In other news, I am alone on Naysayers Island in feeling that Peggy and Stan are realistic work spouses, but not believable life partners. Still, it’s very likely that I am simply projecting — I have always found Stan and Peggy’s work spouse dynamic very relatable and true to life, but I myself have never been romantically interested in any of my own work husbands. I get why people are happy about this match up or even felt like it was long overdue — I just happen to not feel that way.
Joan and Roger’s parting scene was delightful. I love her laughing line of “What a mess!” re: Megan’s mom, and her pronouncement of Greg just being a straight-up terrible person. Cheers all around.
I really worried Don was going to croak after he hung up the phone with Peggy. Weiner, you sadist, don’t toy with us like that.
In closing, on the storyline I think I cared about most, but least wanted to see in the finale: I want Sally to be there for her family during this horrible time in their lives.
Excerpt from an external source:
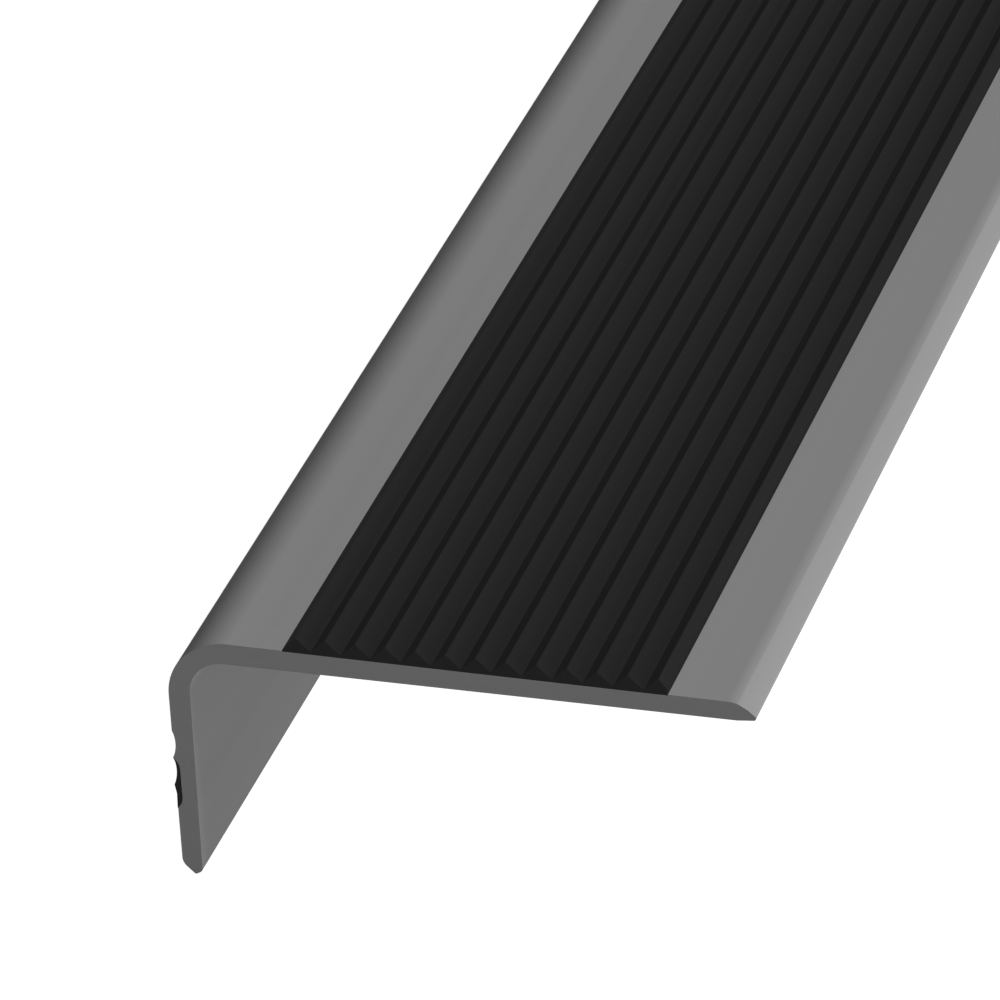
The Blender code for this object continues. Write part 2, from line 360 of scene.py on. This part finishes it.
def lights(profile, strips):
    """Soft suns from three sides, and one that falls on the strips alone and shows their ribs.

    The strips throw no shadow on the angle, which keeps its flat faces even. The room is dark to
    the object and white to the camera.
    """
    blockers = collection_of("throws_shadow", [profile])
    soft_sun("key_from_the_back_edge", KEY_SUN, blockers)
    soft_sun("fill_from_the_near_end", END_FILL_SUN, blockers)
    soft_sun("fill_from_the_riser", FRONT_FILL_SUN, blockers)
    on_the_ribs = soft_sun("fill_on_the_strips", STRIP_FILL_SUN, blockers)
    on_the_ribs.light_linking.receiver_collection = collection_of("lit_by_strip_fill", strips)
    world = bpy.data.worlds.new("studio")
    world.use_nodes = True
    tree = world.node_tree
    tree.nodes.clear()
    seen = add(tree, "ShaderNodeLightPath").outputs["Is Camera Ray"]
    room = add(tree, "ShaderNodeBackground", {"Color": linear("FFFFFF"), "Strength": ROOM_LEVEL})
    backdrop = add(tree, "ShaderNodeBackground", {"Color": linear("FFFFFF"),
                                                  "Strength": CAMERA_WHITE})
    mixed = add(tree, "ShaderNodeMixShader", {0: seen, 1: room.outputs[0], 2: backdrop.outputs[0]})
    add(tree, "ShaderNodeOutputWorld", {"Surface": mixed.outputs[0]})
    bpy.context.scene.world = world


def camera():
    """The photograph's camera: long lens, from above the back edge, turned about its own axis."""
    near_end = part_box("nosing_profile")[0].y
    aim = Vector((AIM_FROM_MIDDLE, near_end + AIM_BEHIND_END, AIM_HEIGHT))
    forward = Vector((-math.sin(PHOTO_AZIMUTH) * math.cos(PHOTO_ELEVATION),
                      math.cos(PHOTO_AZIMUTH) * math.cos(PHOTO_ELEVATION),
                      -math.sin(PHOTO_ELEVATION)))
    lens = bpy.data.cameras.new("photo_camera")
    lens.lens = PHOTO_LENS
    lens.clip_start = 0.05
    lens.clip_end = 200
    view = bpy.data.objects.new("photo_camera", lens)
    level = forward.to_track_quat("-Z", "Y").to_matrix()
    view.rotation_mode = "QUATERNION"
    view.rotation_quaternion = (level @ Matrix.Rotation(PHOTO_ROLL, 3, "Z")).to_quaternion()
    view.location = aim - forward * PHOTO_DISTANCE
    bpy.context.scene.collection.objects.link(view)
    bpy.context.scene.camera = view


profile, strips = nosing()
floor()
lights(profile, strips)
camera()
bpy.context.scene.view_settings.view_transform = "Standard"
And then I want her to let them take care of themselves so she can be adventurous and live a spectacular life.
Sally Draper spin-off! Would watch.
Of course as Mad Men comes to an end, the thing that stands out to me is the costuming. I could write thousands of pages on the costuming on this show, but I’m just going to point out one thing that stood out to me as I was watching on Sunday. The colors of Mad Men.
The logo ingrained in our minds of stark black and white with the red text. Red hasn’t been a color we’ve seen much of in the run of Mad Men. It wasn’t that popular of a color, besides lipstick and nail polish, in men’s and women’s fashion of the 1960s. But in true Janie Bryant fashion, the finale is filled with the colors of Mad Men. Nearly every scene has characters clothed in red, white, and black. And nearly every character gets their chance to shine in Mad Men hues. It’s a nice ending to an amazing show and the amazing thematically charged costumes as well.